Les relectures du passé à travers le présent ne sont peut-être rien d’autre que cela : des formes d’observation d’un monde — par exemple, l’Amérique des années 1960 — reconstruit à travers le regard des médias qui s’est développé au fil du temps. Ces reconstructions fabriquent en même temps un monde qui est à la fois d’hier et d’aujourd’hui, tendre et inquiétant, innocent et pervers. Il s’agit d’une construction de laboratoire à l’intérieur de laquelle les relations humaines sont observées, étudiées, imaginées, mises en pratique à travers des textes, et où ces mêmes textes génèrent une valeur qui est à la fois critique et efficace. Don Draper représente un stéréotype et en même temps un héros, un modèle négatif et un personnage, un compagnon de jeu (comme le sont la plupart des personnages de séries télévisées) et une entité imaginaire. Cette polyvalence permet une « adhésion » suffisante ainsi qu’une prise de distance qui varie selon la nécessité.

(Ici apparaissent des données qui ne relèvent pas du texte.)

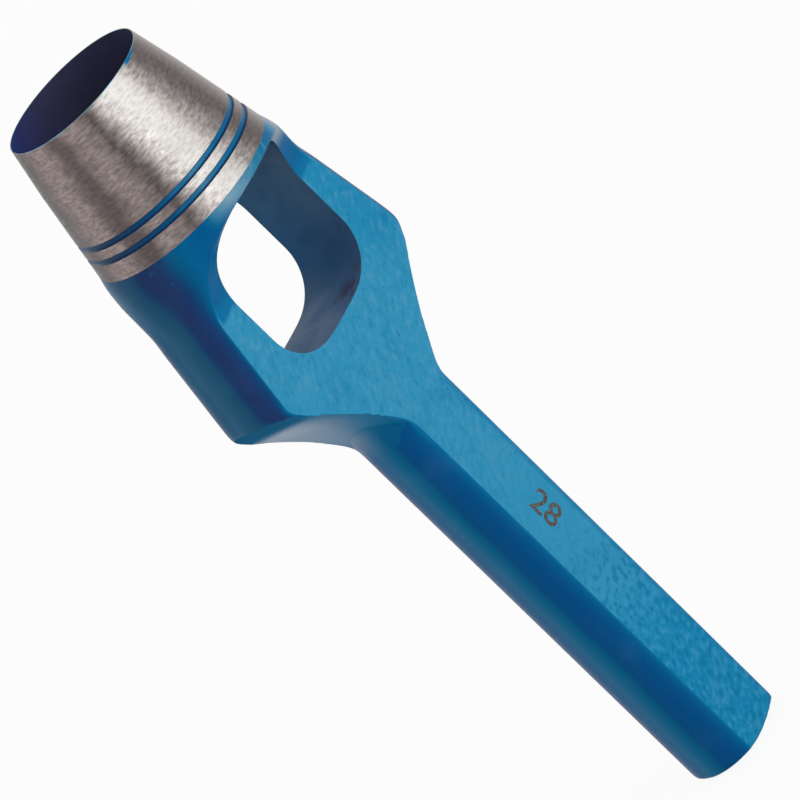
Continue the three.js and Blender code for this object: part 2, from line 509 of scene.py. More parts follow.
@dataclass(frozen=True)
class GroundSteel:
    """Bright steel, ground round the cone, with broad light and dark painted reflection bands and
    a fine grain.

    The bands are painted reflections of the lamps and the room, on top of the real lamp
    highlights. They are rows of a place in degrees, from -X through -Y to +X and back, a
    lightness and a share of the lighter tint, clean.
    """

    # The warmer and the cooler tint of the painted reflection bands, for their dark and their
    # light parts.
    dull: Colour = (1.0, 0.905, 0.89)
    clean: Colour = (1.0, 0.985, 0.965)
    worn: Colour = srgb(80, 72, 70)
    paint: Colour = srgb(0, 104, 150)
    lip: Colour = srgb(78, 136, 148)
    roughness: float = 0.34
    # Painted reflection bands: place in degrees, lightness, and share of the cooler tint.
    bands: tuple[tuple[float, float, float], ...] = (
        (0, 134, 0), (8, 90, 0), (13, 76, 0), (18, 79, 0), (24, 118, 0), (30, 140, 0.1),
        (37, 128, 0.1), (44, 92, 0.1), (48, 120, 0.4), (52, 162, 0.6), (56, 185, 0.7),
        (60, 178, 0.9), (65, 154, 1), (72, 140, 1), (88, 145, 0.7), (94, 134, 0.6),
        (100, 110, 0.5), (106, 97, 0.3), (112, 102, 0.25), (120, 118, 0.25),
        (136, 146, 0.5), (155, 146, 0.5), (180, 116, 0.2), (215, 148, 0.6),
        (245, 112, 0.2), (275, 150, 0.5), (305, 120, 0.3), (326, 36, 0), (335, 78, 0),
        (344, 124, 0), (352, 143, 0), (360, 134, 0),
    )

    def build(self) -> Material:
        """Returns the steel as a material."""
        nodes = NodeTree("ground_steel_finish")
        turn = nodes.turn()
        # Painted reflection bands round the cone, with edges that wander a little.
        drift = nodes.times(nodes.minus(nodes.noise(210, 3, (1, 1, 1.6), 3.1), 0.5), 11.0)
        tone = nodes.ramp(nodes.plus(turn, drift), self.reflection_band_stops())
        dashes = nodes.noise(760, 3, (1, 1, 2.8), 7.7)
        specks = nodes.noise(1500, 2, (1, 1, 2.0), 1.3)
        tone = nodes.scaled(tone, nodes.spread(dashes, 0.72, 1.25))
        tone = nodes.blend(nodes.remap(specks, 0.58, 0.72, 0, 0.4), tone, self.worn)
        gloss = nodes.spread(dashes, self.roughness - 0.05, self.roughness + 0.08)
        relief = nodes.bump(specks, 0.00002, 0.4, nodes.bump(dashes, 0.00006, 0.5))
        return nodes.finish(self.paint_lip(nodes, tone, turn), gloss, relief, Metallic=1.0)

    def paint_lip(self, nodes: NodeTree, tone: Socket, turn: Socket) -> Socket:
        """Lays the lacquer that was left along the cutting lip: a thin line and a small patch.

        Args:
            nodes: The material.
            tone: The steel's colour, with its painted reflection bands.
            turn: Place round the cone in degrees.

        Returns:
            The steel's colour with the lacquer on it.
        """
        broken = nodes.remap(nodes.noise(320, seed=5.2), 0.4, 0.6, 0.25, 0.9)
        line = nodes.times(nodes.remap(nodes.z, 0.15933, 0.15943), broken)
        ragged = nodes.times(nodes.noise(700, seed=2.2), 0.0011)
        patch = nodes.times(
            nodes.remap(nodes.plus(nodes.z, ragged), 0.15945, 0.15962),
            nodes.remap(turn, 87.5, 92),
            nodes.remap(turn, 108, 102),
        )
        return nodes.blend(patch, nodes.blend(line, tone, self.lip), self.paint)

    def reflection_band_stops(self) -> Stops:
        """The painted reflection bands as colour stops."""
        rows = []
        for degrees, value, share in self.bands:
            shade = [value * mix(low, high, share) for low, high in zip(self.dull, self.clean)]
            rows.append((degrees, *shade))
        return stops(*rows)


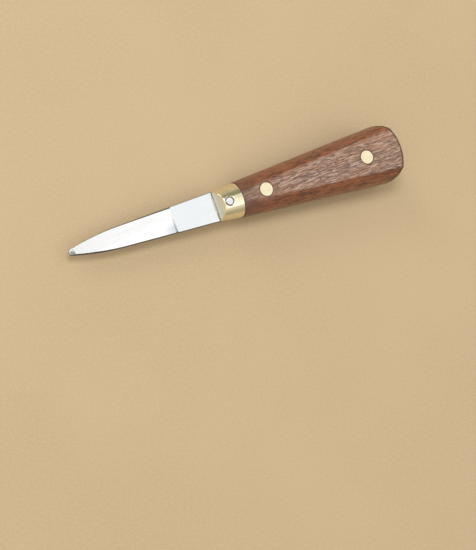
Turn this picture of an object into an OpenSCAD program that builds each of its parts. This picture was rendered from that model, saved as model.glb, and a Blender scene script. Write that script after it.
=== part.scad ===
// Oyster knife: lancet blade with a hidden tang, brass ferrule, riveted wooden handle.
// Every piece is drawn along the knife's own axis: x runs to the tip, y to the cutting edge, z up,
// with the origin where the blade's shoulders meet the ferrule. laid() then puts it on its flat.

/* [Blade] */
// Length of the blade from the ferrule to the tip
blade_length = 70.5; // [50:0.5:110]
// Width of the blade at the ferrule
blade_width = 13.4; // [10:0.1:18]
// Thickness of the blade at the ferrule
blade_thickness = 2.4; // [1.6:0.1:4]
// Thickness of the blade just behind the bevel at the tip
point_thickness = 1.5; // [1:0.1:1.6]
// Thickness that is left at the very tip
nib_thickness = 0.7; // [0.4:0.1:1]
// Length of the bevel that blunts the tip
nib_length = 2.6; // [1:0.1:5]
// Radius of the bevel's inner edge seen from above
nib_radius = 2.8; // [2.4:0.1:3.5]
// Radius of the blunt tip seen from above
tip_radius = 1.4; // [1:0.1:2.5]
// Length over which both edges run straight
straight_length = 45; // [30:1:46]
// Width of the blade where its edges begin to curve to the tip
straight_end_width = 9.7; // [8.8:0.1:10]
// Length of the part that is left unground in front of the ferrule
unground_length = 20.5; // [10:0.5:30]
// Size of the chamfers along both edges of that part
heel_chamfer = 0.2; // [0.1:0.05:0.5]
// Width of the bevel along the cutting edge, before the face is ground
edge_bevel = 1; // [0.3:0.1:1.2]
// Thickness left at the cutting edge
edge_thickness = 0.6; // [0.4:0.1:1.2]
// Width of the bevel along the back
back_bevel = 0.6; // [0.3:0.1:1.2]
// Thickness left at the back
back_thickness = 1.4; // [0.6:0.1:1.5]
// Slope of the ground face, in degrees
grind_angle = 5; // [3:0.5:6]
// Distance from the centre line to where the ground face starts
grind_offset = -1.2; // [-2:0.1:2]
// Radius of the shoulder where the ground face ends
plunge_radius = 0.8; // [0.3:0.1:4]

/* [Tang] */
// Length of the tang behind the rear rivet
tang_margin = 5.5; // [4:0.5:9]
// Width of the tang at the ferrule
tang_width = 8.4; // [7.5:0.1:9]
// Width of the tang at its end
tang_end_width = 7.2; // [6.6:0.1:7.4]
// Size of the corners cut off at its end
tang_corner = 1.8; // [0.5:0.1:3]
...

Nous assistons à une tentative d’identification qui est une entreprise de travestissement mais aussi, en même temps, une réflexion sur le social, qui, éventuellement, comme dans le film We Want Sex (UK, 2010) — sur les premières grèves d’ouvrières dans les usines anglaises en 1968 —, peut presque prendre une orientation éducative.

Note de bas de page 26 :

 V. Jankélévitch, L’irréversible et la nostalgie, Paris, Flammarion, 1974, p. 281.

En guise de conclusion, nous nous limiterons à rappeler ce que Vladimir Jankélévitch affirmait en 1974 dans L’irréversible et la nostalgie : « le nostalgique est en même temps ici et là-bas, ni ici ni là, présent et absent,  deux fois présent, deux fois absent »26.